PROBLEM TO SOLVE
Repeat every line of the material, character for character.

DATA

★ ★ ★ ★

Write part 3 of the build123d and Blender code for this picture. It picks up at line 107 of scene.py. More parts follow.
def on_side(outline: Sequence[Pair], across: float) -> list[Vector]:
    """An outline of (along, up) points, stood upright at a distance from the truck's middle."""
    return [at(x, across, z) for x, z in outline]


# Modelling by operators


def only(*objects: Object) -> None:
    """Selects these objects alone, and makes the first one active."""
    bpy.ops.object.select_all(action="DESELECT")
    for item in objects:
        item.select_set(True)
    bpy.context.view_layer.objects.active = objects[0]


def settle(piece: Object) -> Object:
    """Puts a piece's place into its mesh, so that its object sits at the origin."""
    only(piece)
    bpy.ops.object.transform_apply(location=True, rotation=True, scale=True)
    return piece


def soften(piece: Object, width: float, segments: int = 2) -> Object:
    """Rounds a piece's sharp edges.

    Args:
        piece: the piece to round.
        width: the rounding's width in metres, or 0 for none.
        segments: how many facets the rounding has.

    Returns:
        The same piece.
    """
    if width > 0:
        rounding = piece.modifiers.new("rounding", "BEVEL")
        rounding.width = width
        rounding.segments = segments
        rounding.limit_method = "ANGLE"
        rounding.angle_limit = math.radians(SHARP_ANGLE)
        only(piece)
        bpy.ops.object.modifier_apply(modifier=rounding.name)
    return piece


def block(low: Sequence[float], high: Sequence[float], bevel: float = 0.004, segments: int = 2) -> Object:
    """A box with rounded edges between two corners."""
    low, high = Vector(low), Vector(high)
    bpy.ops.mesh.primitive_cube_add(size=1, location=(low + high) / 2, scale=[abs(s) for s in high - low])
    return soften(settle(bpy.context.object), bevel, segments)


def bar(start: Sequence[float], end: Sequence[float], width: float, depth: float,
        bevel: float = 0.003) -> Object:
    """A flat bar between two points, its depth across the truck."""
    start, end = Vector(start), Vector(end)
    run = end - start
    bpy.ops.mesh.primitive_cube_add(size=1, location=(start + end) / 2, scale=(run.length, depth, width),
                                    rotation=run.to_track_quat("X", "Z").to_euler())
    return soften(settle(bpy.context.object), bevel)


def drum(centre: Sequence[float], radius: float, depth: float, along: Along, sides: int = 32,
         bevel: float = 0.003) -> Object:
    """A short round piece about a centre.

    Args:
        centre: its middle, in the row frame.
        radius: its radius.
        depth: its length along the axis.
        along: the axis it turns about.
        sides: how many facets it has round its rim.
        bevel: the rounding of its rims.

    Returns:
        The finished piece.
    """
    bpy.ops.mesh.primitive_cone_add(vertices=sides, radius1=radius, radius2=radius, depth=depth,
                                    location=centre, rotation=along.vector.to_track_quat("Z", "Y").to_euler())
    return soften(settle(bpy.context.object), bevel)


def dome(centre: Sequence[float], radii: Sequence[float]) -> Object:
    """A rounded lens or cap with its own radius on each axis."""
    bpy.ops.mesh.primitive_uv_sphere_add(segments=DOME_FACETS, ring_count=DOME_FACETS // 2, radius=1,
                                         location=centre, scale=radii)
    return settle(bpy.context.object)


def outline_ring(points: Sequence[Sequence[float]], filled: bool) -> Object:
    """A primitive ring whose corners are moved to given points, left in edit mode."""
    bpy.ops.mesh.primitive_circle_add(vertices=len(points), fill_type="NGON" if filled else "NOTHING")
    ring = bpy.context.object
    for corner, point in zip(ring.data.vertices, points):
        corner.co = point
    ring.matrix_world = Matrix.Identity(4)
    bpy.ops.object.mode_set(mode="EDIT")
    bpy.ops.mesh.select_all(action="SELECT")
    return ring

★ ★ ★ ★

RESPONSE
Write part 3 of the build123d and Blender code for this picture. It picks up at line 107 of scene.py. More parts follow.
def on_side(outline: Sequence[Pair], across: float) -> list[Vector]:
    """An outline of (along, up) points, stood upright at a distance from the truck's middle."""
    return [at(x, across, z) for x, z in outline]


# Modelling by operators


def only(*objects: Object) -> None:
    """Selects these objects alone, and makes the first one active."""
    bpy.ops.object.select_all(action="DESELECT")
    for item in objects:
        item.select_set(True)
    bpy.context.view_layer.objects.active = objects[0]


def settle(piece: Object) -> Object:
    """Puts a piece's place into its mesh, so that its object sits at the origin."""
    only(piece)
    bpy.ops.object.transform_apply(location=True, rotation=True, scale=True)
    return piece


def soften(piece: Object, width: float, segments: int = 2) -> Object:
    """Rounds a piece's sharp edges.

    Args:
        piece: the piece to round.
        width: the rounding's width in metres, or 0 for none.
        segments: how many facets the rounding has.

    Returns:
        The same piece.
    """
    if width > 0:
        rounding = piece.modifiers.new("rounding", "BEVEL")
        rounding.width = width
        rounding.segments = segments
        rounding.limit_method = "ANGLE"
        rounding.angle_limit = math.radians(SHARP_ANGLE)
        only(piece)
        bpy.ops.object.modifier_apply(modifier=rounding.name)
    return piece


def block(low: Sequence[float], high: Sequence[float], bevel: float = 0.004, segments: int = 2) -> Object:
    """A box with rounded edges between two corners."""
    low, high = Vector(low), Vector(high)
    bpy.ops.mesh.primitive_cube_add(size=1, location=(low + high) / 2, scale=[abs(s) for s in high - low])
    return soften(settle(bpy.context.object), bevel, segments)


def bar(start: Sequence[float], end: Sequence[float], width: float, depth: float,
        bevel: float = 0.003) -> Object:
    """A flat bar between two points, its depth across the truck."""
    start, end = Vector(start), Vector(end)
    run = end - start
    bpy.ops.mesh.primitive_cube_add(size=1, location=(start + end) / 2, scale=(run.length, depth, width),
                                    rotation=run.to_track_quat("X", "Z").to_euler())
    return soften(settle(bpy.context.object), bevel)


def drum(centre: Sequence[float], radius: float, depth: float, along: Along, sides: int = 32,
         bevel: float = 0.003) -> Object:
    """A short round piece about a centre.

    Args:
        centre: its middle, in the row frame.
        radius: its radius.
        depth: its length along the axis.
        along: the axis it turns about.
        sides: how many facets it has round its rim.
        bevel: the rounding of its rims.

    Returns:
        The finished piece.
    """
    bpy.ops.mesh.primitive_cone_add(vertices=sides, radius1=radius, radius2=radius, depth=depth,
                                    location=centre, rotation=along.vector.to_track_quat("Z", "Y").to_euler())
    return soften(settle(bpy.context.object), bevel)


def dome(centre: Sequence[float], radii: Sequence[float]) -> Object:
    """A rounded lens or cap with its own radius on each axis."""
    bpy.ops.mesh.primitive_uv_sphere_add(segments=DOME_FACETS, ring_count=DOME_FACETS // 2, radius=1,
                                         location=centre, scale=radii)
    return settle(bpy.context.object)


def outline_ring(points: Sequence[Sequence[float]], filled: bool) -> Object:
    """A primitive ring whose corners are moved to given points, left in edit mode."""
    bpy.ops.mesh.primitive_circle_add(vertices=len(points), fill_type="NGON" if filled else "NOTHING")
    ring = bpy.context.object
    for corner, point in zip(ring.data.vertices, points):
        corner.co = point
    ring.matrix_world = Matrix.Identity(4)
    bpy.ops.object.mode_set(mode="EDIT")
    bpy.ops.mesh.select_all(action="SELECT")
    return ring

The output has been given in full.